I claim that at that tender age, I recognised genius. My 11-year-old gut told me that my first hero, Garfield Sobers – the four-in-one phenomenon – was the greatest cricketer of all time and seven decades later, the most discerning cricket experts second that view. I’ve been promiscuous in my adoration of cricket stars. Apart from Sobers, there’s Rohan Kanhai, Viv Richards, Graeme Pollock, Dennis Lillee and Imran Khan. My all-time hero among Indian cricketers is Salim Durrani, the gentle charismatic Pathan whose supreme intent was to entertain the crowd. And he achieved that with elan.
Who is the greatest ever Indian cricketer? The cricket plebeian would unhesitatingly choose Tendulkar – the masterful accumulator of runs. But give me Kapil Dev any day – a match-winner with bat and ball. Even purely from the batting perspective, I would rate Sunil Gavaskar as more accomplished than Tendulkar, as he scored his mountain of runs when cricket was a game played without the protective shell of a fibre-glass helmet. Bare statistics can be misleading. Gavaskar ended with a career average of 65 against the mighty ‘Fire in Babylon’ West Indies, whereas bullyboy Tendulkar reserved his best for minnows Bangladesh, against whom he has a mind-boggling average of 136 that includes five centuries in nine innings.
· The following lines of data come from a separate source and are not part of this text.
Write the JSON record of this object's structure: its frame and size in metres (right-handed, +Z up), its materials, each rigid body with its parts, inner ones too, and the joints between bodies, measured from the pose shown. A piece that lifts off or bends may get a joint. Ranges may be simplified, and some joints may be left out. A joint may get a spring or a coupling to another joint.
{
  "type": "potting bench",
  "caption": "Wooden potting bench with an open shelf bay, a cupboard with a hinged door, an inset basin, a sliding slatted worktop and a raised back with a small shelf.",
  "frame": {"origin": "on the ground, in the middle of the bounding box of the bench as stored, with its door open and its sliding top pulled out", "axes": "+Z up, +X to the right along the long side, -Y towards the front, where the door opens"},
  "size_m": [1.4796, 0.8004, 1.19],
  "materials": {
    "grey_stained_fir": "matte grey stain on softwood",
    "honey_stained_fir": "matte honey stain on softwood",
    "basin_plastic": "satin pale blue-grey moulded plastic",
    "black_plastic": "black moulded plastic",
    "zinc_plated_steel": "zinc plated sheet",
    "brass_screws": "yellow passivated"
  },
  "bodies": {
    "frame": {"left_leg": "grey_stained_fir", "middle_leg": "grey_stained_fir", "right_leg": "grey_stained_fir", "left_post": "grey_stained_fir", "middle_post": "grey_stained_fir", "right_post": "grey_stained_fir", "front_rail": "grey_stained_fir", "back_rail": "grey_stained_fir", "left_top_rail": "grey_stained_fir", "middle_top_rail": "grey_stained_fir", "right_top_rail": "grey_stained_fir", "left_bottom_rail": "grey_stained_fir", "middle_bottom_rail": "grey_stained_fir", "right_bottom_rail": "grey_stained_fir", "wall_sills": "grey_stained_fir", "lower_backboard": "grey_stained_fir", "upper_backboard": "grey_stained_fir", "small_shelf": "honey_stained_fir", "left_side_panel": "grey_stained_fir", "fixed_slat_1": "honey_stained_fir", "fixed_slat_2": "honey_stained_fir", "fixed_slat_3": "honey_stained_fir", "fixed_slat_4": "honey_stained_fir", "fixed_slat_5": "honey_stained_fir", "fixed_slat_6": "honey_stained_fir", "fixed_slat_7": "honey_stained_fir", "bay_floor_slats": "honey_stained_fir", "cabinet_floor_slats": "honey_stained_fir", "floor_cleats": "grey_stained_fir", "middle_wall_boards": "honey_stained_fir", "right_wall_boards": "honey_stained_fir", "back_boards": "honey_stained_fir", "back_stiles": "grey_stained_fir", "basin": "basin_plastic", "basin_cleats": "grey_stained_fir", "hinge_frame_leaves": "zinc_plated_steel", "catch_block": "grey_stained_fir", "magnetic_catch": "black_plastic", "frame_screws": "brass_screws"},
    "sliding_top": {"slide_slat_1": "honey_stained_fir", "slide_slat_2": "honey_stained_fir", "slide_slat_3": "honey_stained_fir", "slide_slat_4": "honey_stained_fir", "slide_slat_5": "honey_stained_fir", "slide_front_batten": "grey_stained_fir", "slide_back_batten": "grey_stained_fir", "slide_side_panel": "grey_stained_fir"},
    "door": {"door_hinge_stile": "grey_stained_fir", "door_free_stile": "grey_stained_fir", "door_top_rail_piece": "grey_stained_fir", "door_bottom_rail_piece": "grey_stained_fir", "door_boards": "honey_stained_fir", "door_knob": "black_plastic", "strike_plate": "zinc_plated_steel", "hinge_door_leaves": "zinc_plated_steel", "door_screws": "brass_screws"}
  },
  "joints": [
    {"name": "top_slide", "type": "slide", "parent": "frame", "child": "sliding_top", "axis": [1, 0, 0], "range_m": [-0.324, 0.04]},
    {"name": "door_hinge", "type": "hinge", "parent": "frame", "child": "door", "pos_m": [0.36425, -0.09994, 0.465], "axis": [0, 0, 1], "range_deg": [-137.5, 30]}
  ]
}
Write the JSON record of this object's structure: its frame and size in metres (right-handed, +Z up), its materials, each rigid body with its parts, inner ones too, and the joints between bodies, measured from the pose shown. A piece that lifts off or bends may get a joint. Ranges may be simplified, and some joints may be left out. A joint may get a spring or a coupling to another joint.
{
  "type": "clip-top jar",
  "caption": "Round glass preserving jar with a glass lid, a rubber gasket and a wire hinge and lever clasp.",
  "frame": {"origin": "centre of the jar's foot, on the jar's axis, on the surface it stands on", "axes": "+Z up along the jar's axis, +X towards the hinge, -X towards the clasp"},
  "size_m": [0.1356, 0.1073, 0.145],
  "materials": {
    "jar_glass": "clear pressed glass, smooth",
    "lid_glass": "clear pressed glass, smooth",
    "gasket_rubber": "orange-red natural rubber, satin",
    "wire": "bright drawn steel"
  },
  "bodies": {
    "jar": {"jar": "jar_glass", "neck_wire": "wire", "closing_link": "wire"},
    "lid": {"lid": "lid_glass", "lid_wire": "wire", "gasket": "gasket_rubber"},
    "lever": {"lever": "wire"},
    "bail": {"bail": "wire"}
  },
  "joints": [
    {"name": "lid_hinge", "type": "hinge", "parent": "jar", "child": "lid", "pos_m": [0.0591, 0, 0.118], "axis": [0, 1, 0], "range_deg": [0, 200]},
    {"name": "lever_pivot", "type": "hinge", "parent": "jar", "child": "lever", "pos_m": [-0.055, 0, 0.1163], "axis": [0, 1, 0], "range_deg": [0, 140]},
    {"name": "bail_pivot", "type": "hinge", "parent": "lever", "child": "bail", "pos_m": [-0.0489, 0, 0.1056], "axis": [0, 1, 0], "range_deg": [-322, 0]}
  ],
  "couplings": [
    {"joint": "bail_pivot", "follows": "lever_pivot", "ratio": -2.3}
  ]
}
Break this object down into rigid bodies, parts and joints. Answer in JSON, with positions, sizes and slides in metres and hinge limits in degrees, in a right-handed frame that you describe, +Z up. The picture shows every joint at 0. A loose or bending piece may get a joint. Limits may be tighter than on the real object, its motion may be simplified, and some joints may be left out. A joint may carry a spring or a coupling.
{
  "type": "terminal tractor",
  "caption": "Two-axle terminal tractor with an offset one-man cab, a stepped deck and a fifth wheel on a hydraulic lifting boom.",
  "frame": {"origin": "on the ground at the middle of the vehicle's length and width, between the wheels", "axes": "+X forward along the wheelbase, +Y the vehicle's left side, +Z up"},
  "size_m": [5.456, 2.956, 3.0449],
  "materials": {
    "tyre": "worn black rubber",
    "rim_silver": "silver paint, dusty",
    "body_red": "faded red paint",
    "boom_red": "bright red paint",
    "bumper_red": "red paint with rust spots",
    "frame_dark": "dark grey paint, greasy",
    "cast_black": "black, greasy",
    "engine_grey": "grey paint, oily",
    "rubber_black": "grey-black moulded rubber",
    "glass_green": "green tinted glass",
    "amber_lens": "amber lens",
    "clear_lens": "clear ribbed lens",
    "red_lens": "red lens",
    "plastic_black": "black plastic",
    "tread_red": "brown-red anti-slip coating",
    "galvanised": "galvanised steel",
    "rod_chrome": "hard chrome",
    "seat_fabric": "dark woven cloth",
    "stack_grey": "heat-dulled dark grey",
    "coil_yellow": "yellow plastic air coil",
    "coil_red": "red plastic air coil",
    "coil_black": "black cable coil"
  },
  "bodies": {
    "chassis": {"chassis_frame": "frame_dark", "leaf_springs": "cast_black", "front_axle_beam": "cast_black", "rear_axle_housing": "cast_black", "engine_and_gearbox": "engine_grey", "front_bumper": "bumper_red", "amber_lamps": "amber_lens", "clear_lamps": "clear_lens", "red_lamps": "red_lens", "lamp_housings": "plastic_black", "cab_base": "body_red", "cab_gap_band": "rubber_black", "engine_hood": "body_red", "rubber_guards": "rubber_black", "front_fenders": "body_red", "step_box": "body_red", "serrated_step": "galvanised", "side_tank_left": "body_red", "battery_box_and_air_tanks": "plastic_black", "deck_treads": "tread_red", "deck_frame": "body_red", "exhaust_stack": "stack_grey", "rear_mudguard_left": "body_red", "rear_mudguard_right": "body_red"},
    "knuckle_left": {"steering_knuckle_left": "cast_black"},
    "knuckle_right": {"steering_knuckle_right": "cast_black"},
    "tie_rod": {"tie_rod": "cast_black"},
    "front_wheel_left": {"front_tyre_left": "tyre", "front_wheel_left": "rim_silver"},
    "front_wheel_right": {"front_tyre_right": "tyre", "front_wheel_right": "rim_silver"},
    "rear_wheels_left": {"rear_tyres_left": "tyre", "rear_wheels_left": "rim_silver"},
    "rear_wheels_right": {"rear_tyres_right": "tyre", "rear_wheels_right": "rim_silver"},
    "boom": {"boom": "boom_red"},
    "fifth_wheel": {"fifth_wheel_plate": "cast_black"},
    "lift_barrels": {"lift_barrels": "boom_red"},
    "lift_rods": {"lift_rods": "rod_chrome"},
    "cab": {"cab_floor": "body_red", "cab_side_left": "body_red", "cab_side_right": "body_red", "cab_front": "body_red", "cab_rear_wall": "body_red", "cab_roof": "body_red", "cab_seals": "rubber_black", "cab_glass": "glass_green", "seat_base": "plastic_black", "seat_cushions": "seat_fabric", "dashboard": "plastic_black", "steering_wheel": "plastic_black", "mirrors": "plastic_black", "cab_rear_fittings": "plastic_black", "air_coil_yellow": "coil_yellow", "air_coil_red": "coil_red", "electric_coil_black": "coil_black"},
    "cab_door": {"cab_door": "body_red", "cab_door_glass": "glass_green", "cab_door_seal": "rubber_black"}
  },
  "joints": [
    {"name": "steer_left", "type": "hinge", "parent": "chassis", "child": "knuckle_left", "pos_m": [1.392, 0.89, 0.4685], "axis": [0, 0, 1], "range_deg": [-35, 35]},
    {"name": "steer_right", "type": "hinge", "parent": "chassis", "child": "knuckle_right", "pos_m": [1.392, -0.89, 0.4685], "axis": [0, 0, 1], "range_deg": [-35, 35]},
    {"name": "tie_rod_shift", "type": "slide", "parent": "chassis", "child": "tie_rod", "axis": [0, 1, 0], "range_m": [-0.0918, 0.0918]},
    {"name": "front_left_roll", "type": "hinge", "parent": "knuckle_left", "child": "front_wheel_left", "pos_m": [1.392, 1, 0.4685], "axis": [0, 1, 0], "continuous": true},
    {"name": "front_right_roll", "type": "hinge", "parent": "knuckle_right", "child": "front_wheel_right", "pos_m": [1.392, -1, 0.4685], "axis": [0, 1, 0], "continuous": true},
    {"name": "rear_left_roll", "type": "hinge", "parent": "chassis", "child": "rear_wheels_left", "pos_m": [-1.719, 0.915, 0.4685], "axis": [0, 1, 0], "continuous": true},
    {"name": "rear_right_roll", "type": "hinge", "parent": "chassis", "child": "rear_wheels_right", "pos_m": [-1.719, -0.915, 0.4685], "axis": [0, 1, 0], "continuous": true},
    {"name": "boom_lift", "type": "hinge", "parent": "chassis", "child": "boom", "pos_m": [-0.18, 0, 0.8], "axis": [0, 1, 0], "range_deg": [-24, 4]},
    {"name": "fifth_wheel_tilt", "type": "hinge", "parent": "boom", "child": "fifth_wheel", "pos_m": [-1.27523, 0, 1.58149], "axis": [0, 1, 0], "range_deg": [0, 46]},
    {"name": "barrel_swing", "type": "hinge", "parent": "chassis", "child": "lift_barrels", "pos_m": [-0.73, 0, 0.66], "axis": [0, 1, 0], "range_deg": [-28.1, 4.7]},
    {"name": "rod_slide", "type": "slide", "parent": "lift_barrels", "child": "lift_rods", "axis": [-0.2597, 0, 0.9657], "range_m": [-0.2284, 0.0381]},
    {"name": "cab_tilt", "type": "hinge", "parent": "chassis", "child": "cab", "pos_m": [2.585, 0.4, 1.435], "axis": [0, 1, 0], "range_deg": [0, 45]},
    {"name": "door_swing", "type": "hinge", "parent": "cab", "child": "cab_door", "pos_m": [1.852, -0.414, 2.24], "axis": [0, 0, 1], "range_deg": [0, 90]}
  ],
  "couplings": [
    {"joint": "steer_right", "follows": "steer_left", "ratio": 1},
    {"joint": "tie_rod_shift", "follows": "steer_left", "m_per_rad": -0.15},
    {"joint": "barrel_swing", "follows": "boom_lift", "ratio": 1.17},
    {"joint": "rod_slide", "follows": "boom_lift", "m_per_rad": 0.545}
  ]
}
What of heroes beyond the sports field? Sadly, our world today is out of joint, crippled by anti-heroes masquerading as the genuine article. In our licentious ‘anything goes’ age of thoughtless idolisation, the notion of the hero has been roughed up beyond recognition. Look at what’s happening in the two largest democracies in the world. The anti-heroes at the helm are criminals shored up by a rogue media and deluded people.
Had Carlyle been writing today, he might have felt obliged to include a lecture on anti-heroes who have embraced the noxious politics of division and hate, have never been troubled by a conscience in their pursuit of unbridled power and have fattened on exploiting the basest instincts of their people.
Mathew John is a former civil servant.